JURID - Indenização. Procedência [12/07/10] - Jurisprudência


Hipermercado e fabricante terão de indenizar compradora de fogão defeituoso.


COMARCA DE PORTO ALEGRE

VARA CÍVEL DO FORO REGIONAL PARTENON



Processo nº: 001/1.08.0347854-6
Natureza: Sumário - Outros
Autor: Andreia Olino Bassani
Réu: Companhia Zaffari Comercio e Industria
Eletrolux do Brasil S/A
Juiz Prolator: Juíza de Direito - Dra. Fabiana dos Santos Kaspary
Data: 24/06/2010



Vistos etc.

ANDREIA OLINO BASSANI qualificada na inicial, ajuizou a presente AÇÃO DE INDENIZAÇÃO POR DANOS MORAIS E PATRIMONIAIS contra COMPANHIA ZAFFARI COMÉRCIO E INDÚSTRIA e ELETROLUX DO BRASIL S.A. Disse que, no dia 31/05/2006, adquiriu no estabelecimento da primeira requerida, um fogão modelo 5Q2FN DX INOX 110V Eletrolux, pagando a vista o valor de R$ 2.402,50. Asseverou que, instalado em sua residência e posto a funcionar, o fogão, após mais ou menos cinco meses de uso, apresentou vários defeitos graves: a chama não se mantinha acesa e o forno não funcionava direito, pois aquecia somente um lado e não alcançava a temperatura necessária para que assar os alimentos. Gizou que diligenciou junto à assistência técnica da segunda requerida nove vezes, sendo que chegou a pagar pelo serviço em duas oportunidades, o que totalizou o custo de R$ 168,00. Salientou que em nada adiantou a assistência técnica, pois os defeitos persistiram, tornando o eletrodoméstico imprestável. Acrescentou que solicitou a troca do bem por um novo, sem sucesso. Frisou que, em virtude disso, sofreu diversos aborrecimentos, angústia, estresse constante e abalo de ordem moral. Teceu considerações sobre o dever de indenizar, citando doutrinas. Suscitou o CDC. Colacionou jurisprudências. Requereu o julgamento de procedência da ação, condenando os réus a indenizar-lhe pelos danos morais experimentados, no valor de 50 salários mínimos e bem assim, os danos patrimoniais, no valor de R$ 168,00. Postulou ainda, fossem condenados a restituir a quantia paga pelo bem, devidamente corrigida. Pediu AJG. Acostou documentos.

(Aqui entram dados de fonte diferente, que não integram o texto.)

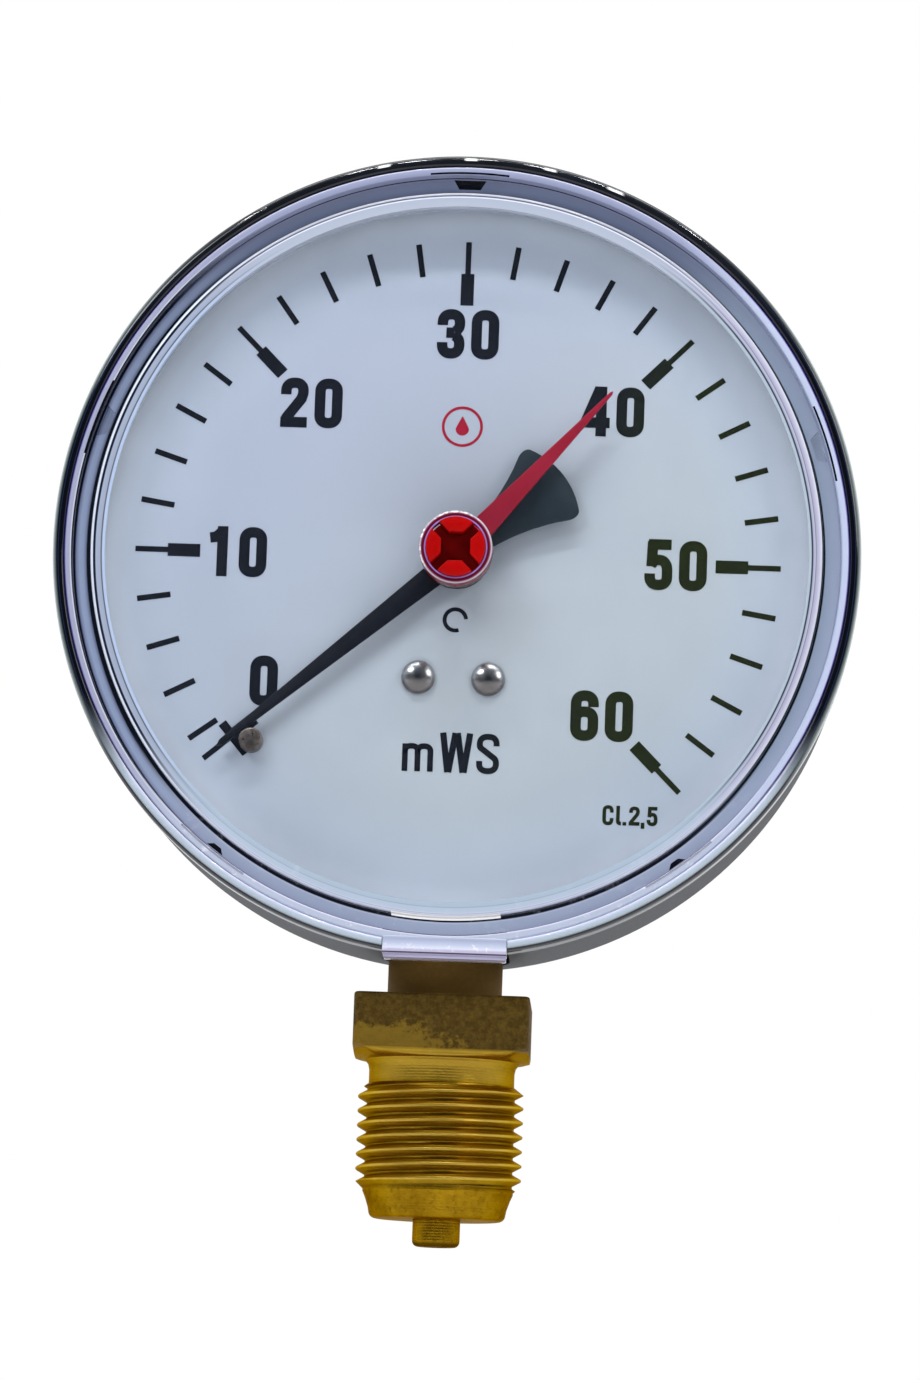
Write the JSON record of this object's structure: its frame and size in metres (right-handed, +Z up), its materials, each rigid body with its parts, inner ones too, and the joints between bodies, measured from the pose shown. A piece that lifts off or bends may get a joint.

A gratuidade judiciária restou deferida. Foi designada audiência para tentativa de conciliação, ocasião em que a autora aditou a inicial, incluindo no polo passivo a Eletrolux do Brasil S.A.

Citados, os réus apresentaram contestação.

A Companhia Zaffari Comércio e Indústria sustentou ilegitimidade passiva, pois não participou das tratativas para conserto do produto, estar ajustadas entre a Eletrolux e a autora. Salientou não ter nenhuma ingerência sobre disposição de peças nas assistências autorizadas e argumentou que somente o fabricante poderia autorizar, no caso de não haver conserto pela assistência técnica, a troca do produto. Gizou que o art. 18 do só é aplicado quando o fabricante não é conhecido, o que não acontece no caso concreto. No mérito entendeu não ser responsável objetiva ou subjetivamente, pois não fabricou o fogão, apenas o revendeu. Transcreveu doutrinas. Aduziu serem descabidos os pedidos de danos materiais e morais. Sustentou que, embora haja incômodo quando bens adquiridos não funcionam ou não correspondem à expectativa,tal não configura dano moral. Arrolou jurisprudência. Asseverou que o ônus da prova incumbe ao autor, conforme art. 333 do CPC. Postulou pelo acolhimento da preliminar de ilegitimidade passiva. Pugnou fosse a ação julgada improcedente. Juntou documentos.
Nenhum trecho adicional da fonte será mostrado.